There are a few things these countries do quite well relative to the US, especially in terms of income-driven repayment programs. In the UK and Australia, for example, everyone is automatically enrolled in an income-driven repayment plan that is administered by government tax authorities, and that automatically takes student loan payments out of their paychecks. This is a very progressive way of doing things compared to the continental European model, because you only pay if you go to college. If you went to graduate school, and you earn more, then you pay more.
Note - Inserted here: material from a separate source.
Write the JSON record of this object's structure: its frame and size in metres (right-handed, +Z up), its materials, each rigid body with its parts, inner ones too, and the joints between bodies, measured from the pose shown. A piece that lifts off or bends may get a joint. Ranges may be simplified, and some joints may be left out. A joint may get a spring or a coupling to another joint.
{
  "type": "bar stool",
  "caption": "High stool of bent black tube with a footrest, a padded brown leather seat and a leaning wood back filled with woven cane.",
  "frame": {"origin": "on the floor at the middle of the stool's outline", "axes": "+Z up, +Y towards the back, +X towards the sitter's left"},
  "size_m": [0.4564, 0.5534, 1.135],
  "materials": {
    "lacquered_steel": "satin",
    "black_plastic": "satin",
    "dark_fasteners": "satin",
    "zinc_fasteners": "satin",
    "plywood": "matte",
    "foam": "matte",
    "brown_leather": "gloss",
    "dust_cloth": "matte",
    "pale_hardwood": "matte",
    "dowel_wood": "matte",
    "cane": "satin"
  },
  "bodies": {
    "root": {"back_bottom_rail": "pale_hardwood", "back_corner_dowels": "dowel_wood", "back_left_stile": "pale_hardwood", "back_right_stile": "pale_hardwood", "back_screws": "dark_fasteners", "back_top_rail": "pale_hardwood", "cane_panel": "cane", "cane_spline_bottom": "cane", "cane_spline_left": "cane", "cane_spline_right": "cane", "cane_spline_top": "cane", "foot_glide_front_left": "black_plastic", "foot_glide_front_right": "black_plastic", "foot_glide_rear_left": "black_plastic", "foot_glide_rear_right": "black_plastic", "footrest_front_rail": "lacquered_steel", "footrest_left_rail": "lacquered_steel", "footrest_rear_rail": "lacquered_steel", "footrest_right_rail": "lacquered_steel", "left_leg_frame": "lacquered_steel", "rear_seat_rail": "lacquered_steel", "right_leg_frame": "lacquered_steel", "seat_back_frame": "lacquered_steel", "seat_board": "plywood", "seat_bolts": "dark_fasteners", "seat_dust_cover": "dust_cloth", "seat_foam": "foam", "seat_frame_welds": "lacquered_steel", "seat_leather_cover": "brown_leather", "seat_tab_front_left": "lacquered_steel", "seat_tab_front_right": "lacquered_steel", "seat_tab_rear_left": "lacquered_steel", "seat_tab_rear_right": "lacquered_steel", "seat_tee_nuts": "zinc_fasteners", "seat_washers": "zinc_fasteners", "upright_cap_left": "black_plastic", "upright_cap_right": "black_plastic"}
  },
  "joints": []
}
It’s progressive because you don’t end up levying certain taxes — payroll taxes for example — on people who didn’t go to college, and earn less, on average. The fact that these programs are administered through the country’s tax authorities means that the administration is very easy, and you don’t have all these problems like loan defaults, and people destroying their credit scores and not getting in touch with their servicer.
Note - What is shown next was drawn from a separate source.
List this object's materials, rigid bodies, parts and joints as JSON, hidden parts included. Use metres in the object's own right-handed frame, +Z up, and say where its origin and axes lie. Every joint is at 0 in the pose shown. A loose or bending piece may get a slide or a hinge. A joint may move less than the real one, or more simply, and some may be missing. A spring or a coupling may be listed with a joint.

One low-hanging fruit for improving the system we have already in the US would be to enroll everyone in income-driven payment plans and administer the payments through the IRS. That would eliminate problems related to loan default and provide a lot of forgiveness to low-income people without spending tens or hundreds of billions of dollars helping high earners like MBAs and doctors.
Some argue that blanket loan forgiveness plans like the one that the Biden Administration proposed — which would have canceled $10,000 in debt for those earning less than $125,000 per year — would help alleviate racial inequality. Do you agree?
It would lower racial wealth inequality, but the benefits would be minimal. According to my calculations, forgiving all $1.7 trillion in student debt would lower the racial wealth gap by about 3 percent. Currently the median Black household in the US has around $24,000 in savings, investments, home equity and other kinds of wealth. The median white household has around $189,000 — nearly eight times the wealth of a median Black household. We want to close the racial wealth gap as a society, but I think we’ll all be quite unhappy if it’s only closed by 3 percent. The racial wealth gap is largely driven by differences in income and real estate value, not student loan burden. So, if we want to spend $1.7 trillion, we should be thinking about things like early childhood education or investing in poor, Black neighborhoods to increase property values.
Beyond not doing enough to close the racial wealth gap, blanket student loan forgiveness is just a very regressive policy. In my work with Sylvain Catherine at the Wharton Business School, we found that individuals in the top fifth of the earnings distribution would receive five times as much debt relief as people in the bottom 20 percent of the earnings distribution. There are much more effective ways to target the racial wealth gap without this huge problem of making big transfers to higher-income people.
What advice do you have for prospective students — and their families — considering whether to take out a loan?
College students should be asking themselves whether the degree they are considering enrolling in will pay off in income. There are a lot of great resources, like the Department of Education’s College Scorecard, that people can look at to get a sense of what their realistic earnings are likely to be.
Editor’s note: This article was updated on October 11, 2023, to correct a statement about how the United Kingdom funds undergraduate education. Unlike other parts of the United Kingdom, Scotland generally pays undergraduate tuition fees for residents.